# the VA does something right!



## mpd61 (Aug 7, 2002)

Finally the VA tells Cuomo and his cronies GFY!!!!!!!!!
Great job by Gunny Jessie!

http://video.foxnews.com/v/22341418...-comply-with-new-ny-gun-law/?intcmp=obnetwork


----------



## Guest (Mar 22, 2013)

I wasn't willing to sit through the preceding 30-second commercial, but I had read about this before.

Good for the VA.


----------



## Johnny Law (Aug 8, 2008)

Hank Moody said:


> SHE'S a Marine? I think I'm in love !!!!!!!!!


Not only that, she retired at Gunny, I'm impressed.


----------



## Pvt. Cowboy (Jan 26, 2005)

Typical nerdly looking democrat douche trying to explain their feel-good bullshit.


----------



## csauce777 (Jan 10, 2005)

Pvt. Cowboy said:


> Typical nerdly looking democrat douche trying to explain their feel-good bullshit.


Exactly. That dude is the epitomy of a liberal, ugly suit wearing, spent way too much time on his hair, smiley, know it all about nothing, left wing, cry baby, douche-nozzle. Then the patronizing "We all appreciate your service" bullshit. Don't piss down her back and tell her its raining, asshole.


----------



## Pvt. Cowboy (Jan 26, 2005)

csauce777 said:


> Exactly. That dude is the epitomy of a liberal, ugly suit wearing, spent way too much time on his hair, smiley, know it all about nothing, left wing, cry baby, douche-nozzle. Then the patronizing "We all appreciate your service" bullshit. Don't piss down her back and tell her its raining, asshole.


It's getting much easier to determine political affiliation by appearance. Maybe you guys have been able to do it for years, but it only clicked for me within the last year.

Long gray hair? Fuckin lib.
Prius? Lib.
Equality/Obama/warren sticker? Duh.
Socks and sandals? Lib.
Most subarus? Lib. 
Ugly? Lib.
Fell outta the tree ugly? Raging lib.
Nerdly white guy with pipe cleaners for arms (slightly bigger than Deuce's) and lives in ****** whiteville full of white picket fences and 2.2 kids? Clueless lib.


----------



## USAF286 (May 20, 2011)

Beat it nerd!


Sent from my iPhone using Tapatalk


----------



## Guest (Mar 23, 2013)

USAF286 said:


> Beat it nerd!


He probably already does. No room for hot girls in his Prius.

Sent from my ASUS Transformer Pad TF700T using Tapatalk HD


----------



## Goose (Dec 1, 2004)

mtc said:


> Hey now - my sister has a Prius - and she's pretty damn Conservative, instills good morals and values in her kids, and vote's properly.
> Only once!


You know how it works around here..only a third of the guys on here will only forgive her for the Prius if she's good looking.

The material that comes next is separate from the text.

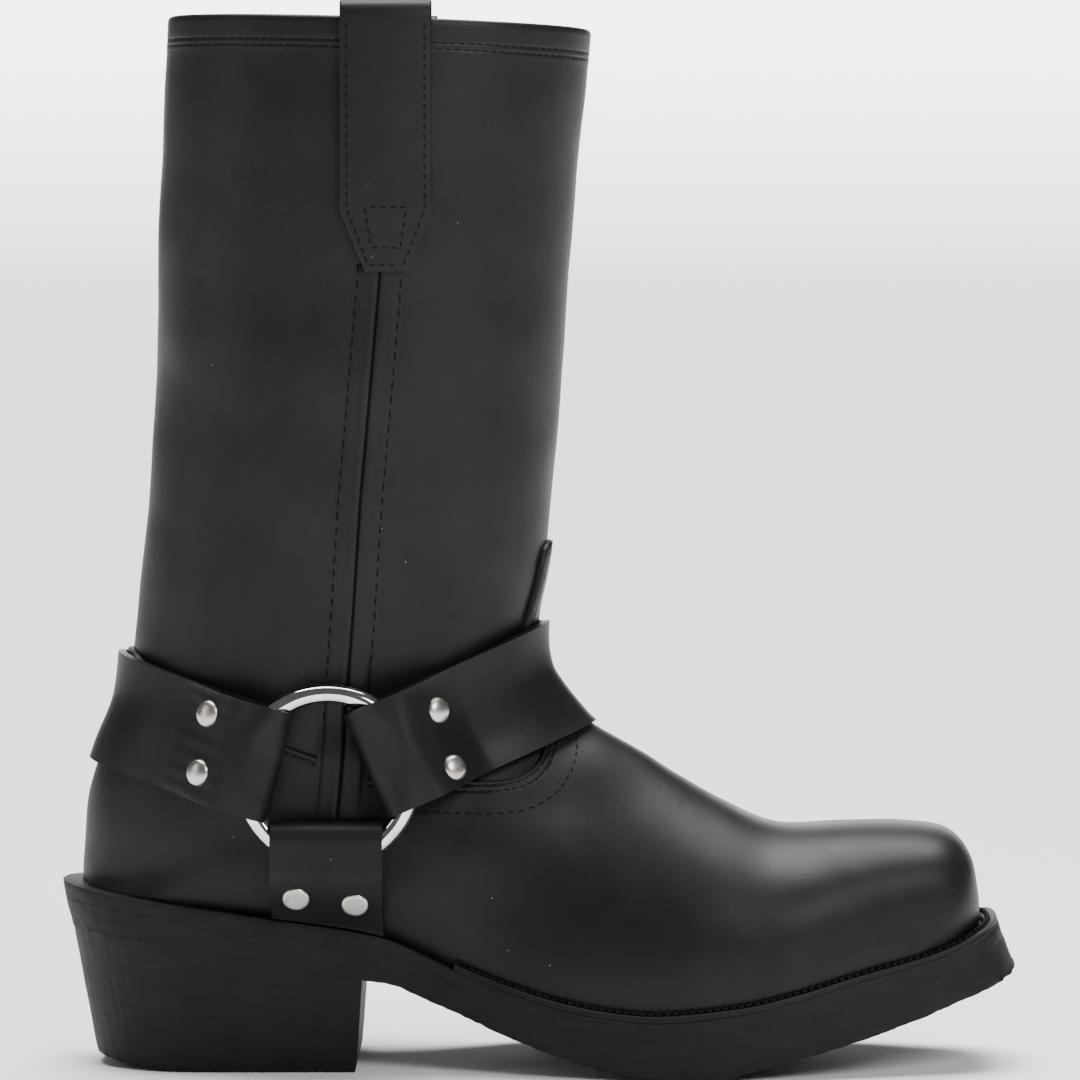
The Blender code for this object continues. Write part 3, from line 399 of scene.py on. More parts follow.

I did tell you about my license plates, right?


----------



## k12kop (May 24, 2005)

It would only take the Gunny a few seconds to wipe that smug look off his face if they took a walk out to the parking lot.


----------



## Guest (Mar 23, 2013)

csauce777 said:


> Exactly. That dude is the epitomy of a liberal, ugly suit wearing, spent way too much time on his hair, smiley, know it all about nothing, left wing, cry baby, douche-nozzle. Then the patronizing "We all appreciate your service" bullshit. Don't piss down her back and tell her its raining, asshole.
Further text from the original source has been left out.